[START]

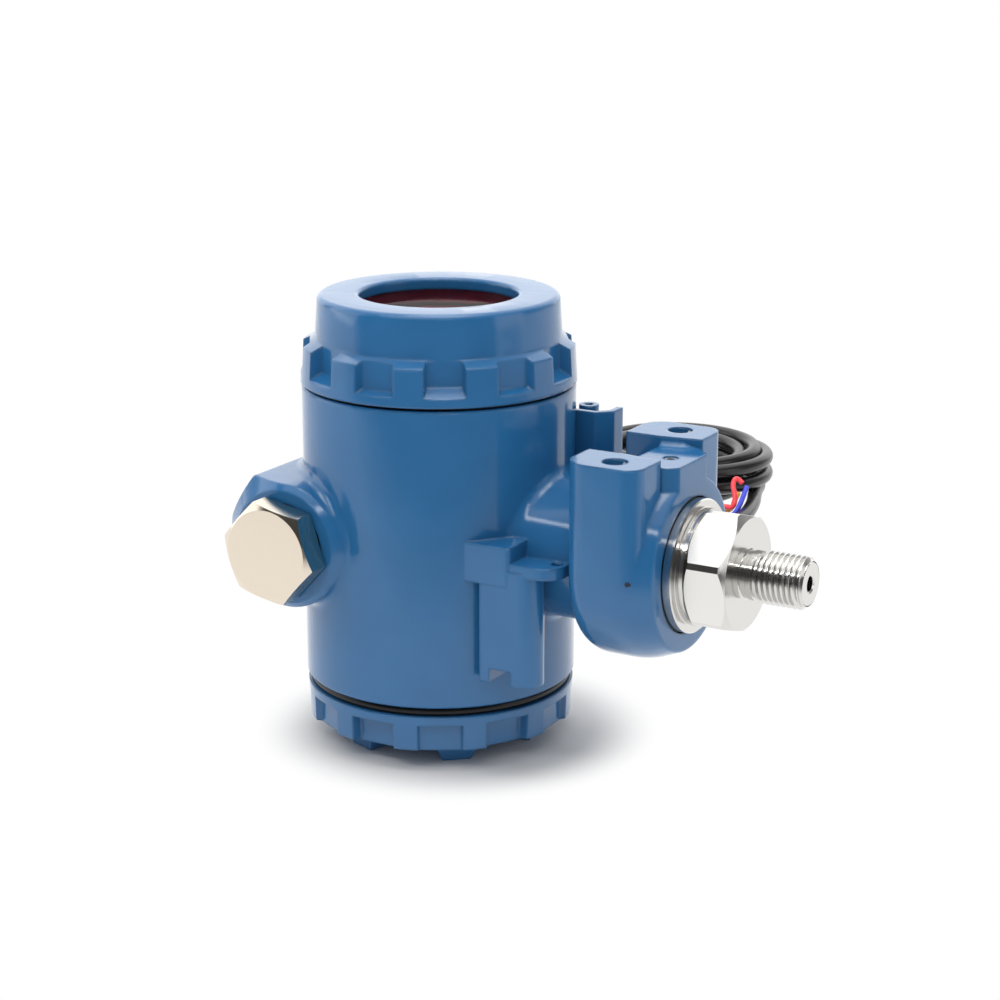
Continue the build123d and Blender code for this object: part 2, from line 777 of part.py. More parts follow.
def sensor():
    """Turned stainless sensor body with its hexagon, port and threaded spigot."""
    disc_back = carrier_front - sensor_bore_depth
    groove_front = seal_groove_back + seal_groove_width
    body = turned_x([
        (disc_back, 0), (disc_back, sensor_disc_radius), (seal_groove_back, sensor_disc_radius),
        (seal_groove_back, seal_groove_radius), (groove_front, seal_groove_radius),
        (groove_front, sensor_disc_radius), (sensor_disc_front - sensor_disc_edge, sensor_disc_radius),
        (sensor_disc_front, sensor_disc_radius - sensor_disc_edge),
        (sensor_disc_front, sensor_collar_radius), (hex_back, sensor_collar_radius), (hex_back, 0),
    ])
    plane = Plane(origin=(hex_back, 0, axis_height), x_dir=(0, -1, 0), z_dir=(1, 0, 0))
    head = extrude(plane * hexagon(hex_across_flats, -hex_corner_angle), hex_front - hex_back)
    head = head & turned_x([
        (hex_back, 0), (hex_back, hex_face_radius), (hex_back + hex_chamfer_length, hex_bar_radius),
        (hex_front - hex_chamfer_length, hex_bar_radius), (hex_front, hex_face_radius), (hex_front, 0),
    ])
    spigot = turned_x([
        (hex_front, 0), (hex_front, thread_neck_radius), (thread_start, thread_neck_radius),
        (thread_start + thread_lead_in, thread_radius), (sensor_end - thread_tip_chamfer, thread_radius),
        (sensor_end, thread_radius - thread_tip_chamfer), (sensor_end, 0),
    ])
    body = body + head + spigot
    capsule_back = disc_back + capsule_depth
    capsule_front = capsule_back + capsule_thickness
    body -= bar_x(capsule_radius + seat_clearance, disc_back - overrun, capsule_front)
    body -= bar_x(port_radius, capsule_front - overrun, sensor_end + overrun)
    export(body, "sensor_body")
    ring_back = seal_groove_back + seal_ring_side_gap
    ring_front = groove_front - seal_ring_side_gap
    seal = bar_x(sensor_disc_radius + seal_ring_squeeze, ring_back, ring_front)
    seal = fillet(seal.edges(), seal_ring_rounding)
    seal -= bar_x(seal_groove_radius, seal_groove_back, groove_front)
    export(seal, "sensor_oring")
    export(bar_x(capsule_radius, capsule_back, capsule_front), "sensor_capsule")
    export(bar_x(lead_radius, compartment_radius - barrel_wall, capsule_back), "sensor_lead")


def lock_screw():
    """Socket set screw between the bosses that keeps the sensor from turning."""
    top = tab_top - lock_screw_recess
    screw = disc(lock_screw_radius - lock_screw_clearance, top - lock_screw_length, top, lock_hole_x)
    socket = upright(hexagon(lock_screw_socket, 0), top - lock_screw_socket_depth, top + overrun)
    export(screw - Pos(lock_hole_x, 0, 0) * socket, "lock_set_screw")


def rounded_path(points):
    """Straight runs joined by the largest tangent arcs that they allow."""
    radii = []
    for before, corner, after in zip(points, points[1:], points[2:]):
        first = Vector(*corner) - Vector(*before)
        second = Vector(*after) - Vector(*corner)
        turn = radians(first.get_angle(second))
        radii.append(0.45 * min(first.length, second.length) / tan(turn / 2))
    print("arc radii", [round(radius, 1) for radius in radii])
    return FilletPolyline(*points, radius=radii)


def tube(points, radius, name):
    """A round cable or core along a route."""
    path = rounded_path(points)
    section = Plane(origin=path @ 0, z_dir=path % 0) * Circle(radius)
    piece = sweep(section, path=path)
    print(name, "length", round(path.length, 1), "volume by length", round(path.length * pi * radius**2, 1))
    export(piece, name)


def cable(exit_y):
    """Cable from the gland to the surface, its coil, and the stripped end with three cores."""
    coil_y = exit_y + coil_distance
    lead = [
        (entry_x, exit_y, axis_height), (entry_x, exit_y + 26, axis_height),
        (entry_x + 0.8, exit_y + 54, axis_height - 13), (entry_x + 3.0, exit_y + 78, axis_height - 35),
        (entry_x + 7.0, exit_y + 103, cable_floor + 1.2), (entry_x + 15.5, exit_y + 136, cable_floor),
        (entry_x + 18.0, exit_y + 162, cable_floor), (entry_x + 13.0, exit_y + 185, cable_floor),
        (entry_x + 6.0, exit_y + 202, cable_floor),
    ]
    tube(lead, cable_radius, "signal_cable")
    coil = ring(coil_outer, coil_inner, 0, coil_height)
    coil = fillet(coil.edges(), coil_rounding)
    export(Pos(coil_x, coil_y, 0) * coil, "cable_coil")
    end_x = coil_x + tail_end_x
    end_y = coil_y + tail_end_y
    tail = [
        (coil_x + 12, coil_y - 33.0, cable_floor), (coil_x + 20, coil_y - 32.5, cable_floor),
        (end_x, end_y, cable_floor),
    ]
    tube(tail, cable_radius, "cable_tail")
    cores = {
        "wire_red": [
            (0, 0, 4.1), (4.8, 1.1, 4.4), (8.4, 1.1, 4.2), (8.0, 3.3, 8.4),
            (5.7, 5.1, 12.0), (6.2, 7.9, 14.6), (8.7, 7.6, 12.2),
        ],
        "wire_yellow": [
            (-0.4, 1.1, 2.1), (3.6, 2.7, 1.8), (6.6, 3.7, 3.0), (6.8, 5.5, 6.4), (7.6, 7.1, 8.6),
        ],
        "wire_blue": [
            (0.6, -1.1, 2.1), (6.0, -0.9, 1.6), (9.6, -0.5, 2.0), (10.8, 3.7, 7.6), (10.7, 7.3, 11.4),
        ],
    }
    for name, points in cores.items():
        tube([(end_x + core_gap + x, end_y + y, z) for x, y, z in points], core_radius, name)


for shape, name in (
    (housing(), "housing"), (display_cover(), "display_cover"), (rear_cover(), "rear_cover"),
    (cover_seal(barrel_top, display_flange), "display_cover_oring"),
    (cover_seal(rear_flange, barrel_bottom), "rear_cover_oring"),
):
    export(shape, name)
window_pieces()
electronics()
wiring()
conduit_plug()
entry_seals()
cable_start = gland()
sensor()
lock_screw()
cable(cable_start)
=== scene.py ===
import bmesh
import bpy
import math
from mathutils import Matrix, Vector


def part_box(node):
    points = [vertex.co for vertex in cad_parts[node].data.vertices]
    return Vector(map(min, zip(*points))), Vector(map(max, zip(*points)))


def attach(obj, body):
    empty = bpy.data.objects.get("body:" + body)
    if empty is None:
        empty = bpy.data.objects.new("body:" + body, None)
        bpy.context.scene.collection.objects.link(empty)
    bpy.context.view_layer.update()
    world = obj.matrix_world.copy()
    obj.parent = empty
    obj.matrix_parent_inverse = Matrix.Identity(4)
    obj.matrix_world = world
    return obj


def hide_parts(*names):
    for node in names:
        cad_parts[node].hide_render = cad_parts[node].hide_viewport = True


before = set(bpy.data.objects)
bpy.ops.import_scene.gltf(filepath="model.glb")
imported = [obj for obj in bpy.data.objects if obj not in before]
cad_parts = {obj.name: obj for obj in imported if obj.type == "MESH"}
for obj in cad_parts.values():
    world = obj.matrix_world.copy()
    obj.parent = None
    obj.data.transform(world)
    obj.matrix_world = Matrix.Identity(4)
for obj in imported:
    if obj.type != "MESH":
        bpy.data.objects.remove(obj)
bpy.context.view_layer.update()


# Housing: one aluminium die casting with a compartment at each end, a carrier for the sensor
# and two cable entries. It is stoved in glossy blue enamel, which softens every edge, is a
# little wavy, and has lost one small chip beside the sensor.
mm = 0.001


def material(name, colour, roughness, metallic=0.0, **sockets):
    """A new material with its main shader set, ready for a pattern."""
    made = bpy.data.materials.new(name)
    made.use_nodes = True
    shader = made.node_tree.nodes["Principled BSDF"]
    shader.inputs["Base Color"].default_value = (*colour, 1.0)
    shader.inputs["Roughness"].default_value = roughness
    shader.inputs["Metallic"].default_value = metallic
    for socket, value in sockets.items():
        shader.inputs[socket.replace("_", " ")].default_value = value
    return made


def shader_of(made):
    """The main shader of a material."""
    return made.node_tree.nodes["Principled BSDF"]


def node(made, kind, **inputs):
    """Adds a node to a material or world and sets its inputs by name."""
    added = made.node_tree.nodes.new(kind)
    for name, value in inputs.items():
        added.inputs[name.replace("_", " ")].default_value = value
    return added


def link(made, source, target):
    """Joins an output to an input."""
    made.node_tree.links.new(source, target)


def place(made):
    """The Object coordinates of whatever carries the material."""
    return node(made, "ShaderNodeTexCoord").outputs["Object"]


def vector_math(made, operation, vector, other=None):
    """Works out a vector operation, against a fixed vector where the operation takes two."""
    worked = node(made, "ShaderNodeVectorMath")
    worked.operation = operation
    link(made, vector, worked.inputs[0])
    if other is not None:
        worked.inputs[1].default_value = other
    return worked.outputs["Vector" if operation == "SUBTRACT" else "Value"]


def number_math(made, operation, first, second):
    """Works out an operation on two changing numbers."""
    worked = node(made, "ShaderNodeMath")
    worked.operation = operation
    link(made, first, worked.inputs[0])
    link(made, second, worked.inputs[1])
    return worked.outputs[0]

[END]

WRITTEN INSTRUCTION:
Tell how many lines of the data above hold the string "empty". Give only the number.

TASK ANSWER:
5